During the negative half cycles of the signal 56 the base of the transistor 68 is negative with respect to the emitter thereof, the transistor 68 is conductive, and the potential at the collector thereof is essentially equal in value to the source of reference potential 40. At this time the diode 80 is reversed biased and does not conduct current therethrough as a result of a potential at its anode, as the Zener diode 84 continues to conduct through the resistor 88, which is negative with respect to the potential at its cathode. It is to be appreciated that the resistor 88 provides a conductive path for the Zener diode 84 to maintain the Zener diode conductive, during the time when the transistor 68 conducts, when the Zener diode would otherwide become nonconductive as the potential at the collector of the transistor 68 becomes essentially equal to the source of reference potential 40. This eliminates delay, as a result of the stabilizing time of the Zener diode 84, in reaching the potential to be applied to the collector of the transistor 68 when the transistor becomes nonconductive, and generates at the collector of the transistor 68 a well defined square wave having symmetry in amplitude as well as symmetry in time, minus predetermined incremental decrements, between successive half cycles thereof.

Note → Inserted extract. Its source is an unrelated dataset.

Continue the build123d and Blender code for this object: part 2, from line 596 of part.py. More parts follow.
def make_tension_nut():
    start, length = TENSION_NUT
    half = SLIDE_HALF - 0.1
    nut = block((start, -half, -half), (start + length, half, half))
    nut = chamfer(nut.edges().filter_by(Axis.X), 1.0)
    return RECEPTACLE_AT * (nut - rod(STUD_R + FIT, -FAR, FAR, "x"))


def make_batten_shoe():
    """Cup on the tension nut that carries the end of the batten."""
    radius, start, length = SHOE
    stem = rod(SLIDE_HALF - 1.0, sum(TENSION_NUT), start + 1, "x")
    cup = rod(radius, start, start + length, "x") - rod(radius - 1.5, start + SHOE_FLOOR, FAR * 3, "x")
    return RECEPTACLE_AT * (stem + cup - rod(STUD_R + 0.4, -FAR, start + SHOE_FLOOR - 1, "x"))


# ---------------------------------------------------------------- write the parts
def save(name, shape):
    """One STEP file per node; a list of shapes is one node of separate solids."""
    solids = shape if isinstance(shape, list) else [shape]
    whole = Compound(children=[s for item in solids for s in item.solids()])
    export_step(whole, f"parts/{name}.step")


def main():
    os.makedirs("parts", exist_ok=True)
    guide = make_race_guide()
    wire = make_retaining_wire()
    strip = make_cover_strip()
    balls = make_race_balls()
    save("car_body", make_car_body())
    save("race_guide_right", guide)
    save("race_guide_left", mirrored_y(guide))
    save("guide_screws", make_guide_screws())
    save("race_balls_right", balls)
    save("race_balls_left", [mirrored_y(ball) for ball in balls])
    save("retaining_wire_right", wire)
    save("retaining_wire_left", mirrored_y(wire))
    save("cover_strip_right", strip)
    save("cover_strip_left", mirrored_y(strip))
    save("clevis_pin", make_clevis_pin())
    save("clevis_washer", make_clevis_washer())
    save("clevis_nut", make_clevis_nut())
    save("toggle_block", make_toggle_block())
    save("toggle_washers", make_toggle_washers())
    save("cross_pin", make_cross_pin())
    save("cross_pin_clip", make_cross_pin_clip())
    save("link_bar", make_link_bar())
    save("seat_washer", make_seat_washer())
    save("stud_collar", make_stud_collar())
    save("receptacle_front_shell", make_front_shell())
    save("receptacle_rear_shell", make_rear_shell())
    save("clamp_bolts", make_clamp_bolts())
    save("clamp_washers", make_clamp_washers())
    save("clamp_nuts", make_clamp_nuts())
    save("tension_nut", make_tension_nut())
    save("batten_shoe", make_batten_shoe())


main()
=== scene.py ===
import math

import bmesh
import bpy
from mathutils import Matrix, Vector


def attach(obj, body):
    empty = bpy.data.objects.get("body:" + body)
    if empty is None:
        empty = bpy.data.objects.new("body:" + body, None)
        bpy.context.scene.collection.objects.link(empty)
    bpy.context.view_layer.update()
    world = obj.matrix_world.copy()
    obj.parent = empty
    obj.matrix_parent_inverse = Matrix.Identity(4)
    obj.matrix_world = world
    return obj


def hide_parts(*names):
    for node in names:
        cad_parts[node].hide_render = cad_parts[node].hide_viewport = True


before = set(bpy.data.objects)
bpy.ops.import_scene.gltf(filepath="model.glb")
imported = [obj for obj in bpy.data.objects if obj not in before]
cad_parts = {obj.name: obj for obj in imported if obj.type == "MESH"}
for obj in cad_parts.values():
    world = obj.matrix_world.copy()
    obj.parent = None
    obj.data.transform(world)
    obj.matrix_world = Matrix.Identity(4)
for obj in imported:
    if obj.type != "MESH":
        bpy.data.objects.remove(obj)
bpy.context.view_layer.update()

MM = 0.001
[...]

The signal at the collector of the transistor 68 is applied through a low-pass filter, comprising a pair of resistors 92 and 96 and a pair of capacitors 100 and 104, to a power amplifier circuit 108 over a conductor 112. The output from the amplifier 108 is applied as a demagnetizing signal to the coil 20 of the electromagnetic coil 24, and the values of the resistors 92 and 96 and the capacitors 100 and 104 of the low-pass filter are such that the signal on the conductor 112, as applied to the coil 20 through the amplifier 108, has a constant amplitude until the frequency thereof becomes sufficiently high that the impedance of the coil 20 becomes sufficiently great that essentially no current flows therethrough, and thereafter is reduced in amplitude as the frequency thereof continues to increase. That is, as the signal at the collector of the transistor 68, as applied over the conductor 112 through the low-pass filter, increases in frequency from an initial first relatively low frequency value to a second and higher frequency value, at which point essentially no current flows through the coil 20, the lowpass filter provides a constant amplitude signal on the conductor 112 until the frequency of the signal at the collector of the transistor 68 reaches the second frequency value, and thereafter modulates, or decreases, the amplitude of the signal on the conductor 112 by an amount directly in accordance with the frequency value thereof. This effectively and automatically terminates the application of the demagnetizing signal to the coil 20.

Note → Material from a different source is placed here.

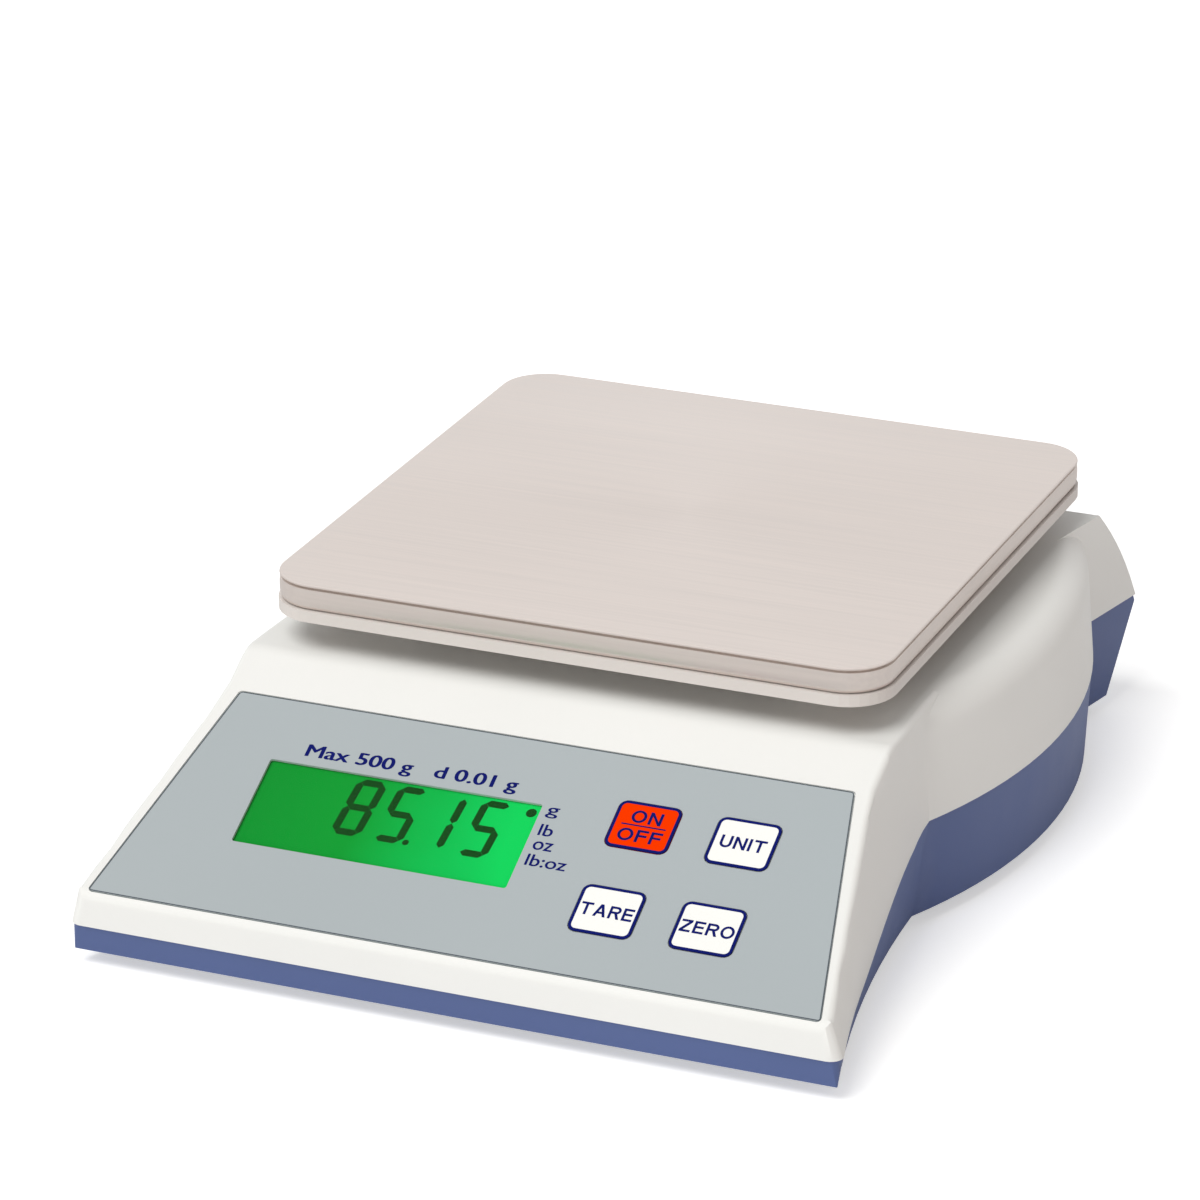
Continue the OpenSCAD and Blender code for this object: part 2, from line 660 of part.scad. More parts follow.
module cell_block() color("silver") translate([fixed_x, pan_y, cell_z - block_t]) difference() {
    translate([-cell_foot, -cell_w/2, 0]) cube([2*cell_foot, cell_w, block_t]);
    for (s = [-1, 1]) translate([s*cell_screw_pitch/2, 0, -1]) cylinder(r = 2 + screw_gap, h = block_t + 2);
}
cell_head_z = base_z + 3.2;
module cell_screws() color("dimgray") for (s = [-1, 1])
    translate([fixed_x + s*cell_screw_pitch/2, pan_y, cell_head_z]) {
        translate([0, 0, -2.8]) difference() {
            cylinder(d = 7, h = 2.8);
            translate([0, 0, -1]) cylinder(d = 3.4, h = 2.6, $fn = 6);
        }
        translate([0, 0, -eps]) cylinder(d = 4, h = cell_z + 8 - cell_head_z + eps);
    }

// Flat leads, each cut from sheet in one level plane; they end at the sockets of the main board
lead_t = 1;
module flat_lead(z, p, w) {
    translate([0, 0, z]) linear_extrude(lead_t) strip(p, w);
}
socket_back = main_y + main_d/2 - 2;
function to_socket(x) = [[x, socket_back + 4], [x, socket_back]];
module cell_cable() color("gray") flat_lead(main_z + board_t + 2.5, concat(
    [[-cell_l/2, pan_y], [-cell_l/2 - 6, pan_y], [-cell_l/2 - 6, socket_back + 10]],
    to_socket(cell_socket_x)), 3);

stop_x = free_x + cell_screw_pitch/2;
stop_top = cell_z - stop_gap;
nut_h = 2.2;
stop_boss_top = stop_top - nut_h - 0.6;
module overload_stop() color("dimgray") translate([stop_x, pan_y, base_z + 0.6]) difference() {
    cylinder(d = 5, h = stop_top - base_z - 0.6);
    translate([0, 0, -1]) cylinder(d = 2.9, h = 3.5, $fn = 6);
}
module overload_nut() color("silver") translate([stop_x, pan_y, stop_boss_top]) difference() {
    cylinder(d = 9.2, h = nut_h, $fn = 6);
    translate([0, 0, -1]) cylinder(r = 2.5 + thread_gap, h = nut_h + 2);
}

// Carrier: four ribbed arms from a hub on the cell's free end to the posts
post_reach = norm([post_x, post_y]);
spigot_d = 5;
module carrier() color("gainsboro") translate([0, pan_y, arm_z]) difference() {
    union() {
        translate([0, 0, -0.5]) cylinder(d = 32, h = arm_t + 1);
        translate([free_x - cell_foot, -cell_w/2, -hub_h])
            cube([2*cell_foot, cell_w, hub_h + arm_t/2]);
        translate([4, -11, 0]) cube([free_x + 8, 22, arm_t]);
        for (sx = [-1, 1], sy = [-1, 1]) rotate(atan2(sy*post_y, sx*post_x)) {
            linear_extrude(arm_t) polygon([[12, -8.5], [post_reach, -6], [post_reach, 6], [12, 8.5]]);
            for (s = [-1, 1]) translate([13, s*4.6 - 1, arm_t/2])
                cube([post_reach - 17, 2, arm_t/2 + arm_rib_h]);
            translate([post_reach, 0, 0]) cylinder(d = 15, h = arm_t + arm_rib_h);
        }
    }
    for (sx = [-1, 1], sy = [-1, 1]) rotate(atan2(sy*post_y, sx*post_x)) {
        translate([post_reach, 0, -1]) cylinder(r = spigot_d/2 + thread_gap, h = arm_t + arm_rib_h + 2);
        // lightening hole
        translate([34, 0, -1]) cylinder(d = 6, h = arm_t + 2);
    }
    for (s = [-1, 1]) translate([free_x + s*cell_screw_pitch/2, 0, -hub_h - 1])
        cylinder(r = 2 + screw_gap, h = hub_h + arm_t + 2);
    translate([-6, 0, -1]) cylinder(d = 14, h = arm_t + 2);
}
module carrier_screws() color("dimgray") for (s = [-1, 1])
    translate([free_x + s*cell_screw_pitch/2, pan_y, arm_z + arm_t]) {
        difference() {
            cylinder(d = 7, h = 2.8);
            translate([0, 0, 1.2]) cylinder(d = 3.4, h = 3, $fn = 6);
        }
        translate([0, 0, -arm_t - hub_h - 8]) cylinder(d = 4, h = arm_t + hub_h + 8 + eps);
    }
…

The demagnetizing signal, or voltage wave, at the output of the amplifier 108 applied across the coil 20 has a waveform essentially as shown in FIG. 3. That is, the demagnetizing signal is a constant amplitude voltage wave having alternating polarity half cycles which successively and incrementally increase in frequency. This signal generates a field of magnetic flux, with the coil 20, which passes through the magnetic material core 16 for imparting a magnetic bias thereto and which has a polarity determined by the polarity of the signal and a magnitude, or strength, which varies inversely in accordance with the frequency of the signal. Therefore, as each successive half cycle of the demagnetizing signal incrementally increases in frequency the impedance of the coil 20 incrementally increases in value, the current through the coil 20 incrementally decreases in value, and the magnitude of the magnetic flux generated by the coil 20 through the core 16 incrementally decreases in value. This imparts a magnetic bias to the core 16 and results in an incrementl step-by-step demagnetization of the core 16 with each successive half cycle of the demagnetizing signal as the frequency thereof incrementally increases in value with respect to the frequency of the preceding half cycle.

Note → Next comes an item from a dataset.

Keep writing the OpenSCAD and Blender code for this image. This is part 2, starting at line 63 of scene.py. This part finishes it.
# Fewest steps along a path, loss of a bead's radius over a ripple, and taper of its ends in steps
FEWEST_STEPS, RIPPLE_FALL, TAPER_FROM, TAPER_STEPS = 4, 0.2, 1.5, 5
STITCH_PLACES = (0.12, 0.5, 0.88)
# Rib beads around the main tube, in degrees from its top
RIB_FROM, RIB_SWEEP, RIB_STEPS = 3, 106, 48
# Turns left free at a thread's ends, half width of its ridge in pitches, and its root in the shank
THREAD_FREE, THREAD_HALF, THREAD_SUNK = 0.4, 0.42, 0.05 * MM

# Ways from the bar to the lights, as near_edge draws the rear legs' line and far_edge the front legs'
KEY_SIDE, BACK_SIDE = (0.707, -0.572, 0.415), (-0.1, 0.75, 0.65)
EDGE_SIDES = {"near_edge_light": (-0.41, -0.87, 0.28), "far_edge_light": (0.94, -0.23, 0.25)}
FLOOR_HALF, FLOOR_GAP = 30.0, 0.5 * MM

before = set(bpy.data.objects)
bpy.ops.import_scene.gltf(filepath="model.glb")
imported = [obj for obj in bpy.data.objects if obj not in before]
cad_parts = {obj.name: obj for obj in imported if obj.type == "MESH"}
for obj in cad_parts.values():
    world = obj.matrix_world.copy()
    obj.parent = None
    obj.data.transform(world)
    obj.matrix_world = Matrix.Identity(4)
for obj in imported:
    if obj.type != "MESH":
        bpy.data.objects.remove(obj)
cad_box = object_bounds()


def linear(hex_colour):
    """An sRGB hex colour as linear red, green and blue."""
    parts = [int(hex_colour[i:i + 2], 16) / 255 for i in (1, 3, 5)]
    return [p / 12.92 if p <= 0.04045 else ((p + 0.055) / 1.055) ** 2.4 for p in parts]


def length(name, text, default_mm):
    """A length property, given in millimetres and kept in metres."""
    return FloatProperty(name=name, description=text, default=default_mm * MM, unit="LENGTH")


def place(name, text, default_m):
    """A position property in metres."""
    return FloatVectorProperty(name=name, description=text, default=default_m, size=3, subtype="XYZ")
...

When the frequency of the demagnetizing signal increases to a value where the impedance exhibited by the coil 20 is sufficiently great so that essentially no current flows through the coil 20 the magnitude, or strength, of the magnetic field of flux passing through the magnetic material core 16 is essentailly zero, and the core 16 is demagnetized. At or above this frequency, to eliminate the possibility of introducing residual magnetism into the core 16 upon the termination of the demagnetizing signal applied to the coil 20, the low-pass filter gradually reduces the amplitude of the signal with continued and incremental increases in the frequency thereof to effectively remove the demagnetizing signal from the coil 20 without a sudden change in value thereof. It should be noted that demagnetization of the core 16 is accomplished as a result of the increasing frequency of the demagnetizing signal prior to the time that the amplitude of the signal is reduced by the low-pass filter, and that at the time the low-pass filter becomes operative to reduce the amplitude of the demagnetizing signal demagnetization of the core 16 has been completed.

While one embodiment of the invention has been described in detail, it is understood that various other modifications and embodiments may be devised by one skilled in the art without departing from the spirit and scope of the invention. For example, while the demagnetizing signal has been described as having half cycles which successively and incrementally increase in frequency, it is within the contemplation of the invention to sequentially increase the frequency of a demagnetizing signal upon each occurrence of a group of half cycles or full cycles. Furthermore, while the invention has been described with respect to the demagnetization of a magnetic material core of an electromagnetic coil, it is within the contemplation of the invention that any induction coil capable of generating a field of magnetic flux, or any other type of device which is capable of being energized by an alternating voltage signal for imparting a desired magnetic bias to a magnetic material which varies in strength in accordance with frequency of the signal, may be employed to demagnetize a magnetic material other than a core of an electromagnetic coil, or any other magnetic medium.